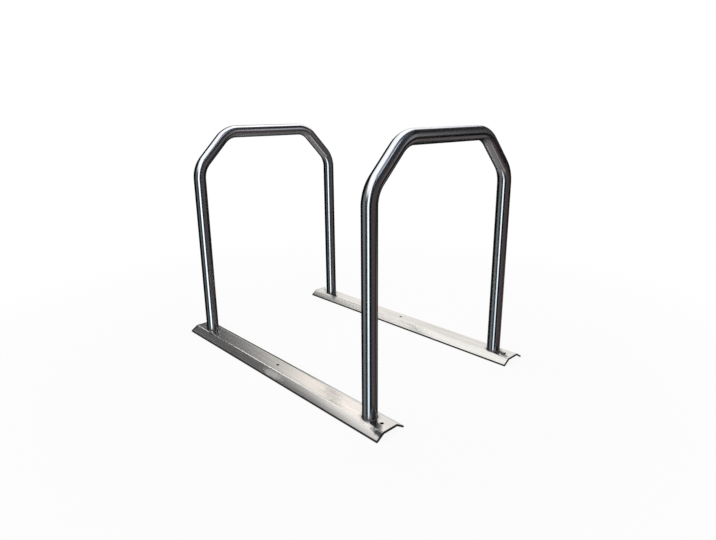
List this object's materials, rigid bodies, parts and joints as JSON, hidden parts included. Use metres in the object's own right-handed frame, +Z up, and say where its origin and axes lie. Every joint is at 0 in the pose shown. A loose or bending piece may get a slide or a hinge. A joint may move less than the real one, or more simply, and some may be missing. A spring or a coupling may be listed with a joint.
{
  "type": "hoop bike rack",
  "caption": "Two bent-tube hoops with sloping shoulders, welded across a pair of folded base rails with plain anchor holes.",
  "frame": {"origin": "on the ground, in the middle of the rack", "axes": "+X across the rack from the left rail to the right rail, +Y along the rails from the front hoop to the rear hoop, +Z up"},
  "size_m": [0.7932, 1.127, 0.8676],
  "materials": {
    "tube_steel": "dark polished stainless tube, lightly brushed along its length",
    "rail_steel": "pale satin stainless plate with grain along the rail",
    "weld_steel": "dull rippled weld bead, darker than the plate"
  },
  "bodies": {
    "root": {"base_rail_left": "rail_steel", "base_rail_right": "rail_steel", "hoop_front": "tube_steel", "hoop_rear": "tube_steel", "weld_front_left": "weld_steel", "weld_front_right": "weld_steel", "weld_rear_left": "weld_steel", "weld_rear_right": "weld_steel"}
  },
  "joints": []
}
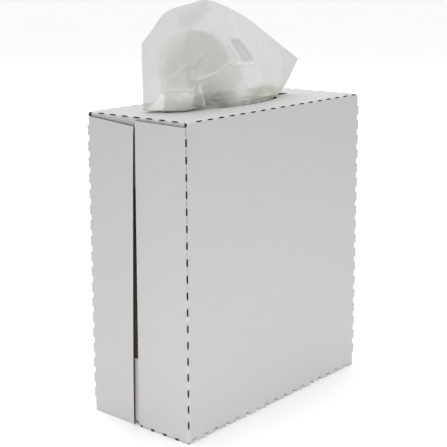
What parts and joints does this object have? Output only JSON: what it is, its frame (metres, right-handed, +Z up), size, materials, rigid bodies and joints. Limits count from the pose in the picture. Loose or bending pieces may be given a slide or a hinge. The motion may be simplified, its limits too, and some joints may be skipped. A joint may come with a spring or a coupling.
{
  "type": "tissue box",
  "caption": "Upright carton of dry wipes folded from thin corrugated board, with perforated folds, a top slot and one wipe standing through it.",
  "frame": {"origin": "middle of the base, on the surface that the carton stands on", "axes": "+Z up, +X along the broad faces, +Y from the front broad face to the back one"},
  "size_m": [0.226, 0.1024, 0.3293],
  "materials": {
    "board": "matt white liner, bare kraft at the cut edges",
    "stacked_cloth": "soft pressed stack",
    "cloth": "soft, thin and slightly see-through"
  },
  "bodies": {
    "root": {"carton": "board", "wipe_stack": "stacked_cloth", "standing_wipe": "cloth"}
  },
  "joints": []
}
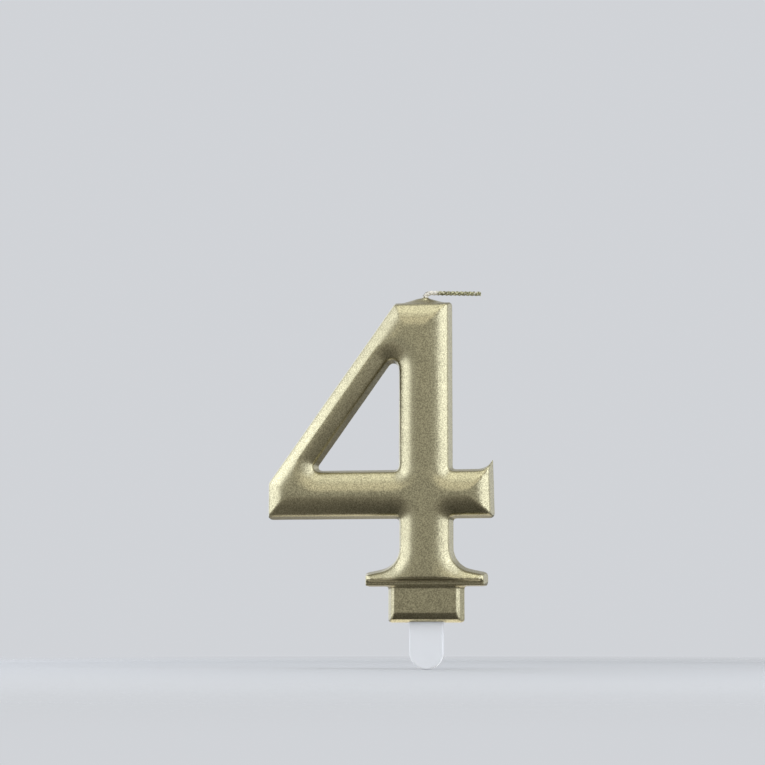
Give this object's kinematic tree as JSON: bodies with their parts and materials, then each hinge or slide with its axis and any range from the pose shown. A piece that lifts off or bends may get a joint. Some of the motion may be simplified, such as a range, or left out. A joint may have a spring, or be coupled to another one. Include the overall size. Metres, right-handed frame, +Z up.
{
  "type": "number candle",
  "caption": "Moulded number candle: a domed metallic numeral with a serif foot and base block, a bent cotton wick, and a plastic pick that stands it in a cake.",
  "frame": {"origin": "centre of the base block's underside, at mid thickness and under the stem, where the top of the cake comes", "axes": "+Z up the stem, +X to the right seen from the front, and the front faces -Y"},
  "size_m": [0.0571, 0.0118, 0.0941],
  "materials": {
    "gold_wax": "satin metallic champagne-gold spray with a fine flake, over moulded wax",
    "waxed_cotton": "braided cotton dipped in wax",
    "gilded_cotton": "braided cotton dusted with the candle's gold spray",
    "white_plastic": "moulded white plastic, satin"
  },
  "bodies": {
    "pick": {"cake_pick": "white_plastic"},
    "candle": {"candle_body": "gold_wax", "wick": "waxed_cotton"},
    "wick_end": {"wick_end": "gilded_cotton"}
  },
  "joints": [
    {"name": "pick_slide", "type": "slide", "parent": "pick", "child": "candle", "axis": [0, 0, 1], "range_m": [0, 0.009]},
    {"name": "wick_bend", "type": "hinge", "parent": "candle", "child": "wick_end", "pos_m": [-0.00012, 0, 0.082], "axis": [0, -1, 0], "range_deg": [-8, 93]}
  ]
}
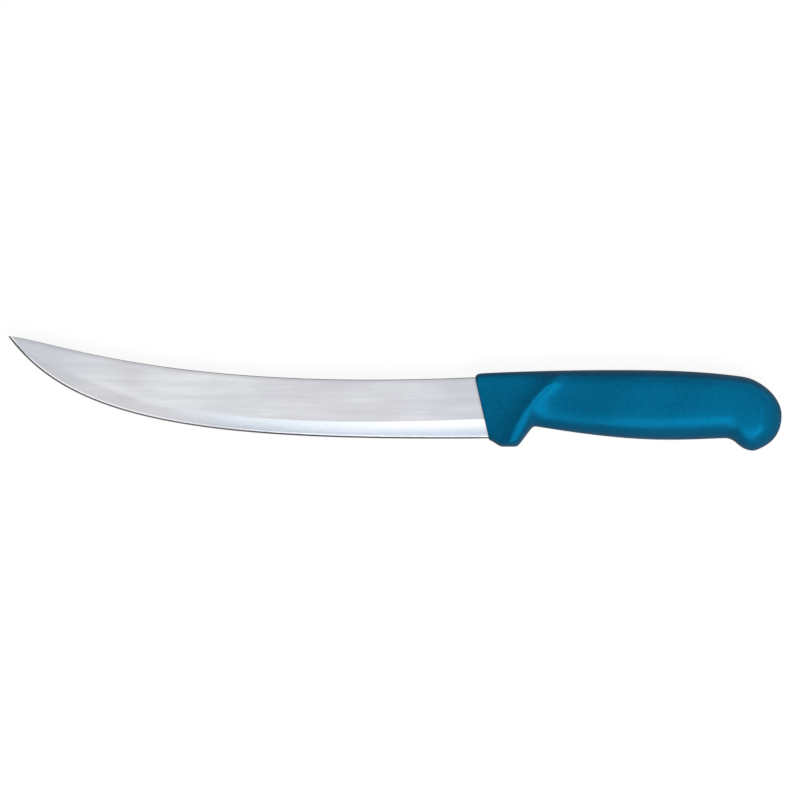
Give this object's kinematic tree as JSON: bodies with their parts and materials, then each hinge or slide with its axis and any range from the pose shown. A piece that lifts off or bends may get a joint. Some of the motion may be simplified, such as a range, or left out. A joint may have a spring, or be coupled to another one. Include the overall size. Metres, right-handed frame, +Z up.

=-=-=-=-=

SET EXERCISE -> Extract all of the data above without altering anything.

EXPECTED ANSWER ->
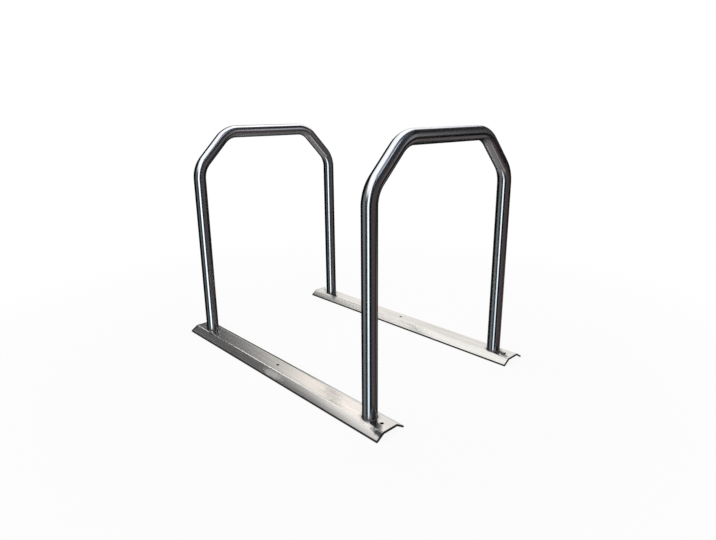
List this object's materials, rigid bodies, parts and joints as JSON, hidden parts included. Use metres in the object's own right-handed frame, +Z up, and say where its origin and axes lie. Every joint is at 0 in the pose shown. A loose or bending piece may get a slide or a hinge. A joint may move less than the real one, or more simply, and some may be missing. A spring or a coupling may be listed with a joint.
{
  "type": "hoop bike rack",
  "caption": "Two bent-tube hoops with sloping shoulders, welded across a pair of folded base rails with plain anchor holes.",
  "frame": {"origin": "on the ground, in the middle of the rack", "axes": "+X across the rack from the left rail to the right rail, +Y along the rails from the front hoop to the rear hoop, +Z up"},
  "size_m": [0.7932, 1.127, 0.8676],
  "materials": {
    "tube_steel": "dark polished stainless tube, lightly brushed along its length",
    "rail_steel": "pale satin stainless plate with grain along the rail",
    "weld_steel": "dull rippled weld bead, darker than the plate"
  },
  "bodies": {
    "root": {"base_rail_left": "rail_steel", "base_rail_right": "rail_steel", "hoop_front": "tube_steel", "hoop_rear": "tube_steel", "weld_front_left": "weld_steel", "weld_front_right": "weld_steel", "weld_rear_left": "weld_steel", "weld_rear_right": "weld_steel"}
  },
  "joints": []
}
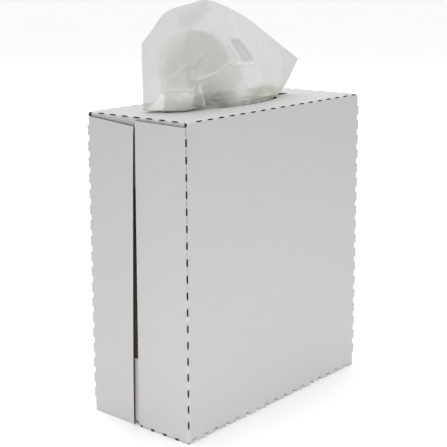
What parts and joints does this object have? Output only JSON: what it is, its frame (metres, right-handed, +Z up), size, materials, rigid bodies and joints. Limits count from the pose in the picture. Loose or bending pieces may be given a slide or a hinge. The motion may be simplified, its limits too, and some joints may be skipped. A joint may come with a spring or a coupling.
{
  "type": "tissue box",
  "caption": "Upright carton of dry wipes folded from thin corrugated board, with perforated folds, a top slot and one wipe standing through it.",
  "frame": {"origin": "middle of the base, on the surface that the carton stands on", "axes": "+Z up, +X along the broad faces, +Y from the front broad face to the back one"},
  "size_m": [0.226, 0.1024, 0.3293],
  "materials": {
    "board": "matt white liner, bare kraft at the cut edges",
    "stacked_cloth": "soft pressed stack",
    "cloth": "soft, thin and slightly see-through"
  },
  "bodies": {
    "root": {"carton": "board", "wipe_stack": "stacked_cloth", "standing_wipe": "cloth"}
  },
  "joints": []
}
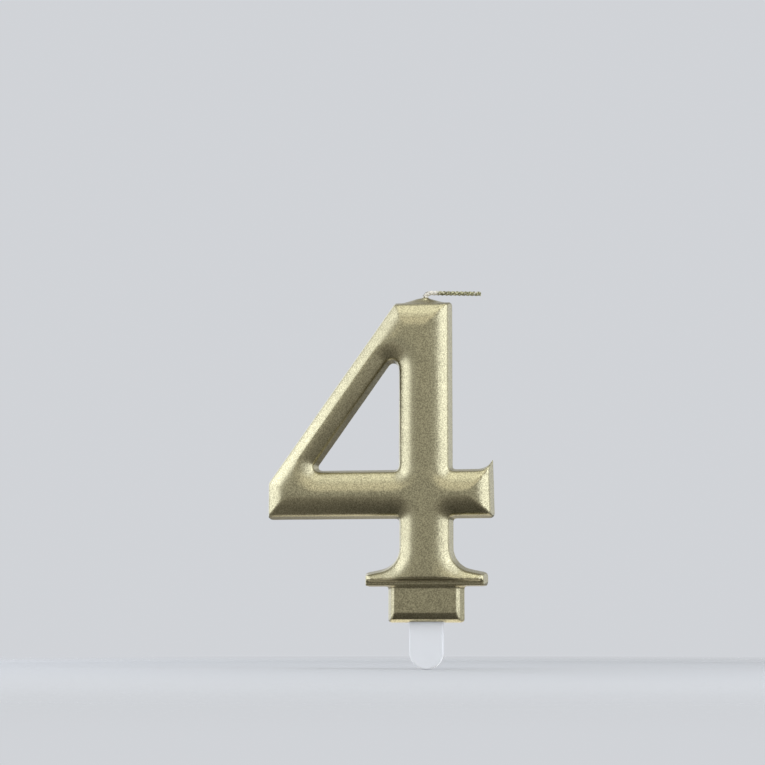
Give this object's kinematic tree as JSON: bodies with their parts and materials, then each hinge or slide with its axis and any range from the pose shown. A piece that lifts off or bends may get a joint. Some of the motion may be simplified, such as a range, or left out. A joint may have a spring, or be coupled to another one. Include the overall size. Metres, right-handed frame, +Z up.
{
  "type": "number candle",
  "caption": "Moulded number candle: a domed metallic numeral with a serif foot and base block, a bent cotton wick, and a plastic pick that stands it in a cake.",
  "frame": {"origin": "centre of the base block's underside, at mid thickness and under the stem, where the top of the cake comes", "axes": "+Z up the stem, +X to the right seen from the front, and the front faces -Y"},
  "size_m": [0.0571, 0.0118, 0.0941],
  "materials": {
    "gold_wax": "satin metallic champagne-gold spray with a fine flake, over moulded wax",
    "waxed_cotton": "braided cotton dipped in wax",
    "gilded_cotton": "braided cotton dusted with the candle's gold spray",
    "white_plastic": "moulded white plastic, satin"
  },
  "bodies": {
    "pick": {"cake_pick": "white_plastic"},
    "candle": {"candle_body": "gold_wax", "wick": "waxed_cotton"},
    "wick_end": {"wick_end": "gilded_cotton"}
  },
  "joints": [
    {"name": "pick_slide", "type": "slide", "parent": "pick", "child": "candle", "axis": [0, 0, 1], "range_m": [0, 0.009]},
    {"name": "wick_bend", "type": "hinge", "parent": "candle", "child": "wick_end", "pos_m": [-0.00012, 0, 0.082], "axis": [0, -1, 0], "range_deg": [-8, 93]}
  ]
}
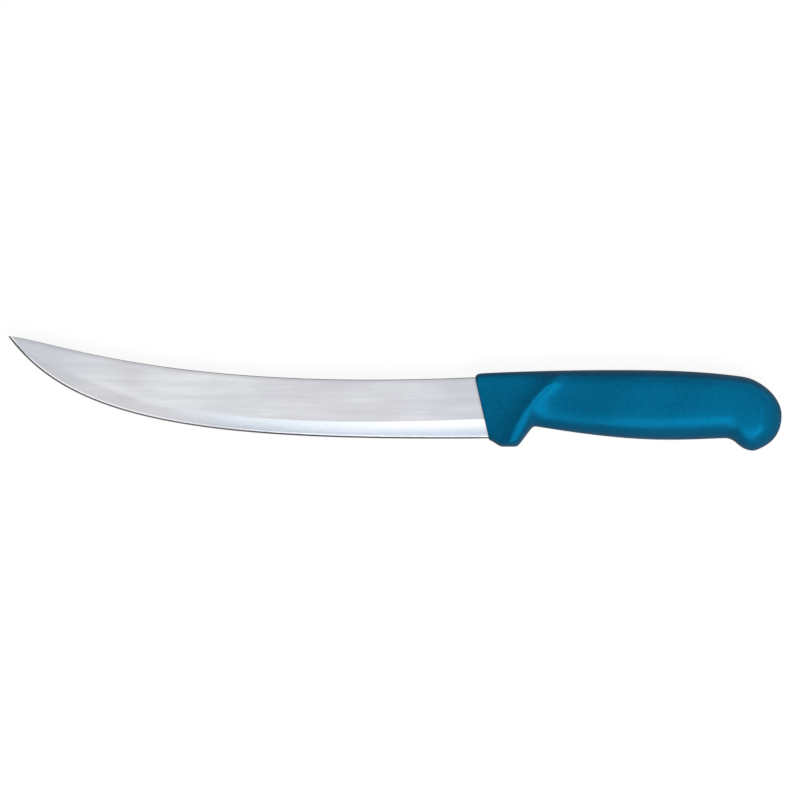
Give this object's kinematic tree as JSON: bodies with their parts and materials, then each hinge or slide with its axis and any range from the pose shown. A piece that lifts off or bends may get a joint. Some of the motion may be simplified, such as a range, or left out. A joint may have a spring, or be coupled to another one. Include the overall size. Metres, right-handed frame, +Z up.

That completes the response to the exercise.